In a blog post last Thursday, software developer Mike Bombich explained that he had uncovered the data writing flaw in the Apple File System, or APFS, through his regular work with "sparse" disk images.

macos-volumes-icones-800x277.jpg

For those who aren't familiar with the term, a sparse disk image is basically a file that macOS mounts on the desktop and treats as if it was a physically attached drive with a classic disk volume structure. The flexibility of sparse disk images means they are commonly used in the course of performing backup and disk cloning operations, hence Bombich's extensive experience with them.
Earlier this week I noticed that an APFS-formatted sparsebundle disk image volume showed ample free space, despite that the underlying disk was completely full. Curious, I copied a video file to the disk image volume to see what would happen. The whole file copied without error! I opened the file, verified that the video played back start to finish, checksummed the file - as far as I could tell, the file was intact and whole on the disk image. When I unmounted and remounted the disk image, however, the video was corrupted. If you've ever lost data, you know the kick-in-the-gut feeling that would have ensued. Thankfully, I was just running some tests and the file that disappeared was just test data.
Two related problems are identified by Bombich, above. The first is that the free space on the APFS-formatted sparse disk image doesn't update as it should when the free space on the underlying physical host disk is reduced. The second problem is the lack of error reports when write requests fail to dynamically grow the disk image, resulting in data being "written" into a void. Bombich tracks both bugs back to macOS's background "diskimages-helper" application service, which he has since reported to Apple.
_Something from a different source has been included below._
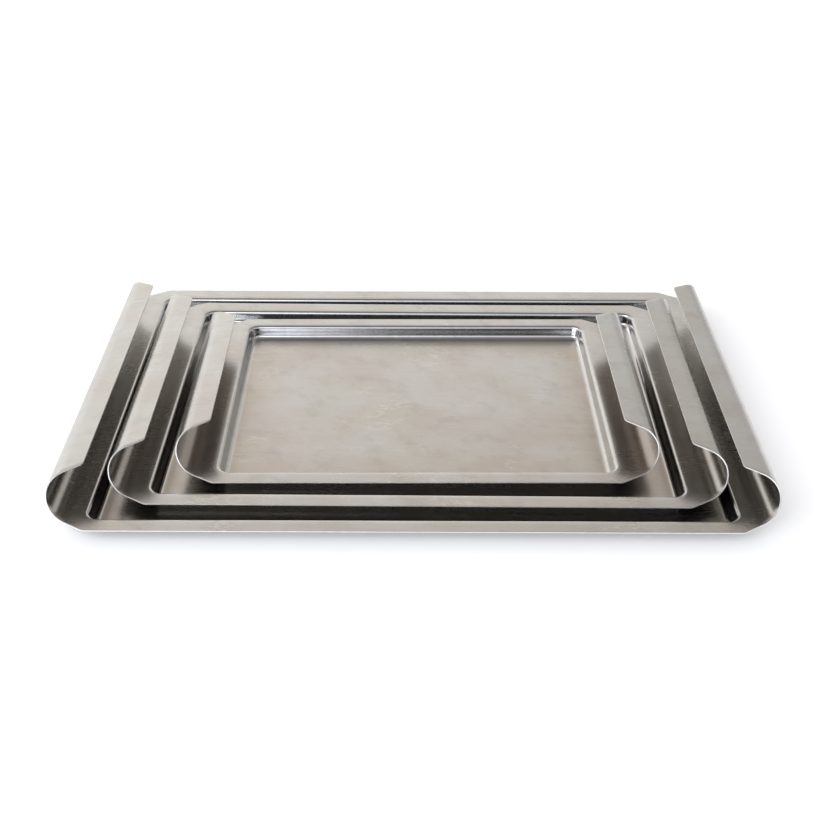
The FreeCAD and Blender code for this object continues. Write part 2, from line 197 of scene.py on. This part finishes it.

Bombich's video demonstrating the APFS bug

Every installation of High Sierra on Macs with all-flash storage converts the existing file system to APFS, which is optimized for modern storage systems like solid-state drives. However, as Bombich notes, ordinary APFS volumes like SSD startup disks are not affected by the problem described above, so the vast majority of users won't be affected by it - the flaw is most applicable when making backups to network volumes. Bombich says Carbon Copy Cloner will not support AFPS-formatted sparse disk images until Apple resolves the issue.

The APFS flaw follows the discovery of another bug in Apple's operating systems that received extensive coverage last week. That bug is induced by sending a specific character in the Indian language Telugu, which causes certain apps on iPhones, iPads, and Macs to freeze up and become unresponsive. The Telugu character bug has already been fixed in Apple's upcoming iOS 11.3 and macOS 10.13.4 software updates.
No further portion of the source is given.